Requirements:
What follows is a listing. Return every line of it exactly.

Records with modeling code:
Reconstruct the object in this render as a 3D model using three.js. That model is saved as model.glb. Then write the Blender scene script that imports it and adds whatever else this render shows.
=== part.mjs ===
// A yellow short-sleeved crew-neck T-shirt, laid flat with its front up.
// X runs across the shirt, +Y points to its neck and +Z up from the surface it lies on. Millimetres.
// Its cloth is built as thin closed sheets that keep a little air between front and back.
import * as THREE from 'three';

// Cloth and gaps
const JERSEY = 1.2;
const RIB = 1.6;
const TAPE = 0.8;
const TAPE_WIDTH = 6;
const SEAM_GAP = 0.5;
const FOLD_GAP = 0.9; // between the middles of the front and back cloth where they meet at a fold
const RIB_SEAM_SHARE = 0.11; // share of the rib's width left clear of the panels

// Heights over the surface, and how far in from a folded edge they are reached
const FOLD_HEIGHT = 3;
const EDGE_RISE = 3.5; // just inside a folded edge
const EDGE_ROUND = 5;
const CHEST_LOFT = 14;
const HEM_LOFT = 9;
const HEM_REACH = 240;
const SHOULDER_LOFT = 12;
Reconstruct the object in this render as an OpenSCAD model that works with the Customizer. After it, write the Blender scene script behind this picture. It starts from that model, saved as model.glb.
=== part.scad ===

Complete answer:
Reconstruct the object in this render as a 3D model using three.js. That model is saved as model.glb. Then write the Blender scene script that imports it and adds whatever else this render shows.
=== part.mjs ===
// A yellow short-sleeved crew-neck T-shirt, laid flat with its front up.
// X runs across the shirt, +Y points to its neck and +Z up from the surface it lies on. Millimetres.
// Its cloth is built as thin closed sheets that keep a little air between front and back.
import * as THREE from 'three';

// Cloth and gaps
const JERSEY = 1.2;
const RIB = 1.6;
const TAPE = 0.8;
const TAPE_WIDTH = 6;
const SEAM_GAP = 0.5;
const FOLD_GAP = 0.9; // between the middles of the front and back cloth where they meet at a fold
const RIB_SEAM_SHARE = 0.11; // share of the rib's width left clear of the panels

// Heights over the surface, and how far in from a folded edge they are reached
const FOLD_HEIGHT = 3;
const EDGE_RISE = 3.5; // just inside a folded edge
const EDGE_ROUND = 5;
const CHEST_LOFT = 14;
const HEM_LOFT = 9;
const HEM_REACH = 240;
const SHOULDER_LOFT = 12;
Reconstruct the object in this render as an OpenSCAD model that works with the Customizer. After it, write the Blender scene script behind this picture. It starts from that model, saved as model.glb.
=== part.scad ===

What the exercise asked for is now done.